Regret has a way of arriving uninvited, often disguised as a simple question: could things have been otherwise? Of course, I have regrets. I find myself, at times, drifting into thoughts of the life—or even the lives—that might have been. And yet, there is something strangely futile about that exercise. Our lives unfold within the conditions we are given, shaped by what we knew, what we felt, and who we were at the time. In that sense, every decision seems inevitable. It could not have been otherwise.
And still, we regret.
We regret because we cannot help but believe that something better was possible—that we might have chosen differently, acted more wisely, loved more fully. Regret begins with memory: we return to a moment and wish it had unfolded in another way. Then imagination takes over, offering us a version of events more aligned with what we now value. We live, in this way, under the quiet shadow of “what could have been.” Part of us wants to dismiss this as irrelevant. But regret persists, because it speaks to something deeper.
In fact, regret reveals what we care about. It is not merely a fixation on the past; it is an expression of our values. To regret not pursuing a certain path is to admit that it mattered. To regret not spending more time with those we love is to recognize love as something we hold dear. Even our most ordinary regrets carry within them a map of our priorities. What appears, at first, as meaningless longing turns out to be a kind of moral clarity.
And yet, this clarity leads us into a paradox.
Regret seems to depend on the idea that we could have chosen otherwise —that there were genuine alternatives before us. Without that assumption, regret would make no sense. And yet, when we look closely, each decision we made was shaped entirely by the circumstances of the moment: our knowledge, our limitations, our character. In that light, it becomes difficult to say that we truly couldn’t have done the way we did.
So regret occupies a strange space.
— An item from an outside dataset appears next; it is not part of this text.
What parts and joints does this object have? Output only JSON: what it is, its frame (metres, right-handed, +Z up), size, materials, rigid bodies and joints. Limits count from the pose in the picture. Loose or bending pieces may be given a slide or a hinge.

It rests on the idea of freedom, even as it coexists with a life that often feels determined. Like a lamp, it casts shadows of choices that never fully existed. In the moment of action, there may have been no real alternative. But in memory, those alternatives multiply.
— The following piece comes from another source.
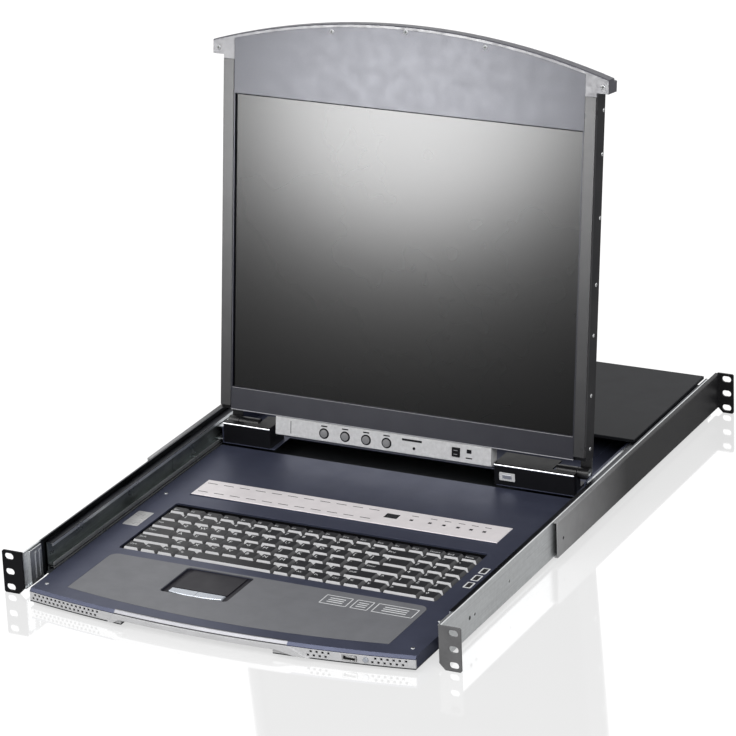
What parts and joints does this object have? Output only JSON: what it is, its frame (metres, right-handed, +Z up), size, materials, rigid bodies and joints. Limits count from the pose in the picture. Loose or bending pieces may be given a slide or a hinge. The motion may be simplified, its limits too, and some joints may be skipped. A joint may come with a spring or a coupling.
{
  "type": "rackmount lcd console drawer",
  "caption": "Rack console drawer: a keyboard tray and a fold-up screen on telescopic slides, between side rails with slotted ears, and an electronics bay at the rear.",
  "frame": {"origin": "the middle of the four corner slots of the front ears, in the ears' front face", "axes": "+X to the user's right, +Y to the rear along the slides, +Z up"},
  "size_m": [0.48, 0.7048, 0.4637],
  "materials": {
    "galvanised": "galvanised, matt",
    "slide_steel": "zinc plated",
    "black_steel": "satin black",
    "slate_metal": "fine-textured powder coat",
    "dark_steel": "matt powder coat",
    "slate_light": "metallic paint",
    "back_aluminium": "matt paint",
    "palm_grey": "fine grain",
    "pad_dark": "matt",
    "silver_button": "silver, half gloss",
    "key_black": "matt",
    "panel_silver": "silver, matt",
    "fascia_silver": "silver paint",
    "lamp_dark": "gloss",
    "socket_metal": "nickel plated",
    "trim_grey": "satin",
    "bright_trim": "polished",
    "screen_glass": "anti-glare",
    "black_plastic": "satin",
    "board_green": "lacquered",
    "supply_case": "plain"
  },
  "bodies": {
    "root": {"housing_base": "dark_steel", "top_cover": "dark_steel", "side_rail_right": "galvanised", "side_rail_left": "galvanised", "front_ears": "black_steel", "guide_blocks": "galvanised", "slide_spacers": "galvanised", "upper_slide_channels": "slide_steel", "lower_slide_channels": "slide_steel", "circuit_board": "board_green", "power_supply": "supply_case", "power_inlet": "black_plastic", "console_ports": "socket_metal"},
    "rear_bracket_right": {"rear_bracket_right": "black_steel"},
    "rear_bracket_left": {"rear_bracket_left": "black_steel"},
    "keyboard_drawer": {"keyboard_tray": "slate_metal", "tray_floor": "dark_steel", "front_fascia": "fascia_silver", "drawer_handle": "fascia_silver", "palm_rest": "palm_grey", "touchpad": "pad_dark", "key_plate": "black_plastic", "status_panel": "panel_silver", "status_lamps": "lamp_dark", "usb_port": "socket_metal", "lower_slide_runners": "dark_steel"},
    "lower_cages": {"lower_ball_cages": "slide_steel"},
    "screen_carriage": {"carriage_plate": "slate_metal", "upper_slide_runners": "slide_steel", "hinge_cover_left": "black_plastic", "hinge_cover_right": "black_plastic", "hinge_trims": "bright_trim", "hinge_brackets": "black_steel", "hinge_pins": "slide_steel"},
    "upper_cages": {"upper_ball_cages": "slide_steel"},
    "screen": {"screen_bezel": "slate_light", "screen_back": "back_aluminium", "lcd_panel": "screen_glass", "screen_side_trims": "trim_grey", "top_handle": "slate_light", "osd_panel": "panel_silver", "screen_hinge_leaves": "black_steel"},
    "power_rocker": {"power_rocker": "black_plastic"},
    "front_button": {"front_button": "silver_button"},
    "touchpad_button_left": {"touchpad_button_left": "silver_button"},
    "touchpad_button_right": {"touchpad_button_right": "silver_button"},
    "space_bar": {"space_bar": "key_black"},
    "key_row_1": {"key_row_1": "key_black"},
    "key_row_2": {"key_row_2": "key_black"},
    "key_row_3": {"key_row_3": "key_black"},
    "key_row_4": {"key_row_4": "key_black"},
    "key_row_5": {"key_row_5": "key_black"},
    "key_row_6": {"key_row_6": "key_black"},
    "osd_button_1": {"osd_button_1": "silver_button"},
    "osd_button_2": {"osd_button_2": "silver_button"},
    "osd_button_3": {"osd_button_3": "silver_button"},
    "osd_button_4": {"osd_button_4": "silver_button"},
    "osd_switch": {"osd_switch": "black_plastic"}
  },
  "joints": [
    {"name": "keyboard_slide", "type": "slide", "parent": "root", "child": "keyboard_drawer", "axis": [0, -1, 0], "range_m": [0, 0.4]},
    {"name": "lower_cage_slide", "type": "slide", "parent": "root", "child": "lower_cages", "axis": [0, -1, 0], "range_m": [0, 0.2]},
    {"name": "screen_slide", "type": "slide", "parent": "root", "child": "screen_carriage", "axis": [0, -1, 0], "range_m": [0, 0.4]},
    {"name": "upper_cage_slide", "type": "slide", "parent": "root", "child": "upper_cages", "axis": [0, -1, 0], "range_m": [0, 0.2]},
    {"name": "screen_hinge", "type": "hinge", "parent": "screen_carriage", "child": "screen", "pos_m": [0, 0.38331, 0.015], "axis": [1, 0, 0], "range_deg": [-17.6, 97.3]},
    {"name": "rear_bracket_right_slide", "type": "slide", "parent": "root", "child": "rear_bracket_right", "axis": [0, 1, 0], "range_m": [0, 0.15]},
    {"name": "rear_bracket_left_slide", "type": "slide", "parent": "root", "child": "rear_bracket_left", "axis": [0, 1, 0], "range_m": [0, 0.15]},
    {"name": "power_rocker_tilt", "type": "hinge", "parent": "root", "child": "power_rocker", "pos_m": [-0.142, 0.6555, -0.001], "axis": [1, 0, 0], "range_deg": [-14, 0]},
    {"name": "front_button_press", "type": "slide", "parent": "keyboard_drawer", "child": "front_button", "axis": [0, 1, 0], "range_m": [0, 0.0007], "stiffness_N_per_m": 800, "springref_m": -0.00035},
    {"name": "touchpad_button_left_press", "type": "slide", "parent": "keyboard_drawer", "child": "touchpad_button_left", "axis": [0, 0, -1], "range_m": [0, 0.0006], "stiffness_N_per_m": 900, "springref_m": -0.0003},
    {"name": "touchpad_button_right_press", "type": "slide", "parent": "keyboard_drawer", "child": "touchpad_button_right", "axis": [0, 0, -1], "range_m": [0, 0.0006], "stiffness_N_per_m": 900, "springref_m": -0.0003},
    {"name": "space_bar_press", "type": "slide", "parent": "keyboard_drawer", "child": "space_bar", "axis": [0, 0, -1], "range_m": [0, 0.0018], "stiffness_N_per_m": 500, "springref_m": -0.0009},
    {"name": "key_row_1_press", "type": "slide", "parent": "keyboard_drawer", "child": "key_row_1", "axis": [0, 0, -1], "range_m": [0, 0.0018], "stiffness_N_per_m": 1500, "springref_m": -0.0009},
    {"name": "key_row_2_press", "type": "slide", "parent": "keyboard_drawer", "child": "key_row_2", "axis": [0, 0, -1], "range_m": [0, 0.0018], "stiffness_N_per_m": 1500, "springref_m": -0.0009},
    {"name": "key_row_3_press", "type": "slide", "parent": "keyboard_drawer", "child": "key_row_3", "axis": [0, 0, -1], "range_m": [0, 0.0018], "stiffness_N_per_m": 1500, "springref_m": -0.0009},
    {"name": "key_row_4_press", "type": "slide", "parent": "keyboard_drawer", "child": "key_row_4", "axis": [0, 0, -1], "range_m": [0, 0.0018], "stiffness_N_per_m": 1500, "springref_m": -0.0009},
    {"name": "key_row_5_press", "type": "slide", "parent": "keyboard_drawer", "child": "key_row_5", "axis": [0, 0, -1], "range_m": [0, 0.0018], "stiffness_N_per_m": 1500, "springref_m": -0.0009},
    {"name": "key_row_6_press", "type": "slide", "parent": "keyboard_drawer", "child": "key_row_6", "axis": [0, 0, -1], "range_m": [0, 0.0018], "stiffness_N_per_m": 1500, "springref_m": -0.0009},
    {"name": "osd_button_1_press", "type": "slide", "parent": "screen", "child": "osd_button_1", "axis": [0, 0.9917, -0.1287], "range_m": [0, 0.0007], "stiffness_N_per_m": 800, "springref_m": -0.00035},
    {"name": "osd_button_2_press", "type": "slide", "parent": "screen", "child": "osd_button_2", "axis": [0, 0.9917, -0.1287], "range_m": [0, 0.0007], "stiffness_N_per_m": 800, "springref_m": -0.00035},
    {"name": "osd_button_3_press", "type": "slide", "parent": "screen", "child": "osd_button_3", "axis": [0, 0.9917, -0.1287], "range_m": [0, 0.0007], "stiffness_N_per_m": 800, "springref_m": -0.00035},
    {"name": "osd_button_4_press", "type": "slide", "parent": "screen", "child": "osd_button_4", "axis": [0, 0.9917, -0.1287], "range_m": [0, 0.0007], "stiffness_N_per_m": 800, "springref_m": -0.00035},
    {"name": "osd_switch_press", "type": "slide", "parent": "screen", "child": "osd_switch", "axis": [0, 0.9917, -0.1287], "range_m": [0, 0.0007], "stiffness_N_per_m": 800, "springref_m": -0.00035}
  ],
  "couplings": [
    {"joint": "lower_cage_slide", "follows": "keyboard_slide", "ratio": 0.5},
    {"joint": "upper_cage_slide", "follows": "screen_slide", "ratio": 0.5}
  ]
}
Perhaps this is why regret is never personified in Greek mythology. Hope, famously preserved in Pandora’s jar, is given a place among divine forces—it looks forward, toward what may still come. But regret, which turns us back toward what cannot be changed, is absent from the pantheon. That absence is telling.
The Greeks did not ignore regret; they gave it a different form. It lives not as a god, but as an experience within their tragedies. There, regret unfolds through action and consequence. A single decision reshapes an entire life. Midas, in his desire, is granted the golden touch, only to find his daughter turned to lifeless metal in his arms. Orpheus, unable to resist a backward glance, loses Eurydice forever. These are not stories about regret as an entity, but about the weight of choices that cannot be undone.
Regret, then, belongs to us. It is not sent by the gods; it arises from within. It emerges from the peculiar condition of being human—caught between a sense of freedom and the suspicion that everything we have done was, in some way, inevitable. We imagine alternatives, and in doing so, we become aware of the fragility of our own agency. We see that our choices matter, precisely because they cannot be reversed.
In this sense, regret is not merely a lament for past mistakes. It is a form of self-knowledge. It reveals the distance between who we were and who we are now. It reminds us that even a single decision can alter the course of a life in ways we only understand much later. And in that recognition, there is both burden and responsibility.
Ian McEwan’s Atonement offers a modern echo of this ancient structure. Bryony, burdened by guilt, attempts to repair the harm she has caused by rewriting it. In her fictional world, she grants Robbie and Cecilia the ending they were denied in reality. What the past refuses, imagination permits.
But this act is as fragile as it is sincere. Bryony knows that no story can undo what has been done. Her imagined resolution does not erase her guilt; it only gives it shape. Her “atonement” remains incomplete—less a redemption than an acknowledgment of its impossibility. Like the figures of Greek tragedy, she must live with the consequences of a single irreversible act. Her story reminds us that while we may live under forces beyond our control, we do not escape responsibility for what we have done.
And yet, regret does not leave us only with guilt.
If it teaches us anything, it is that we must learn to live with the past self who made those choices. The past is not a place we can return to, but a landscape we revisit in memory—not to rewrite it, but to understand it. Regret allows us, at its best, to look back not with anger, but with a certain tenderness. We begin to see that our past selves acted within the limits of what they knew and who they were.
To recognize this is not to excuse everything, but to accept both our fallibility and our responsibility. The person who regrets is no longer the same as the person who chose. In that gap, something important is revealed: we are always in the process of becoming.
Regret, then, is not simply a wound. It can become a companion—a quiet reminder that we are capable of reflection, of change, of growth. It does not ask us to rewrite the past, but to face it honestly and carry it forward. Even the ability to regret suggests that our choices matter, that our lives are not empty of meaning.
So regret, for all its discomfort, is not meaningless. It binds us to what has been, but also points us toward what we might yet become.